A PBR scene isn't fully lit until it has an environment map. Even without explicit lights, an HDR panorama supplies ambient color, subtle shadows, and the reflections that make metal look like metal. This section explores the scene.environment, scene.background, and PMREMGenerator workflow.

What scene.environment Does

Assigning a cubemap or equirectangular texture to scene.environment makes it the ambient light source for every MeshStandardMaterial and MeshPhysicalMaterial in the scene — automatically, no per-material wiring. The chrome sphere above is lit entirely by the selected environment: swap the preset and its reflections change instantly.

PMREMGenerator — the PBR Prefilter

Raw HDR textures can't be sampled directly for physically correct reflections. PMREMGenerator processes them into a series of mipmap levels, each blurred to match a different roughness. This pre-baked pyramid is what scene.environment actually needs. Call it once per HDR — it's expensive — then discard the source.

Equirectangular (HDR) vs Cubemap

HDR panoramas use equirectangular projection — the whole sphere unwrapped into one image (360° wide, 180° tall). Load with RGBELoader then pass through pmrem.fromEquirectangular(hdr). Cubemaps are six square images (pos/neg × / Y / Z) — loaded with CubeTextureLoader, filtered with pmrem.fromCubemap(cube). Both produce the same kind of filtered pyramid.

Background vs Environment (They Can Differ)

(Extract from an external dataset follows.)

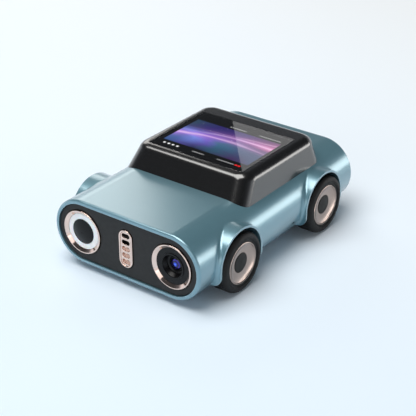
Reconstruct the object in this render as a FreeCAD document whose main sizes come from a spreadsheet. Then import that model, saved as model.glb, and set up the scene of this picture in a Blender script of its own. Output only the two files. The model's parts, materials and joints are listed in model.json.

scene.environment affects lighting; scene.background affects the visible sky. They're independent. Set both for the classic skybox look — or keep background as a solid color while environment still reflects in metals (common trick for stylized scenes). backgroundBlurriness (0–1) blurs only the visible background, keeping the environment reflections sharp — Apple's product pages live on this.

Rotation & Intensity

r184 exposes scene.environmentRotation and scene.backgroundRotation as Euler objects. Animate them independently to spin a skybox without the light rotating, or vice versa. scene.environmentIntensity scales the ambient contribution — useful when an HDR is too bright for your scene.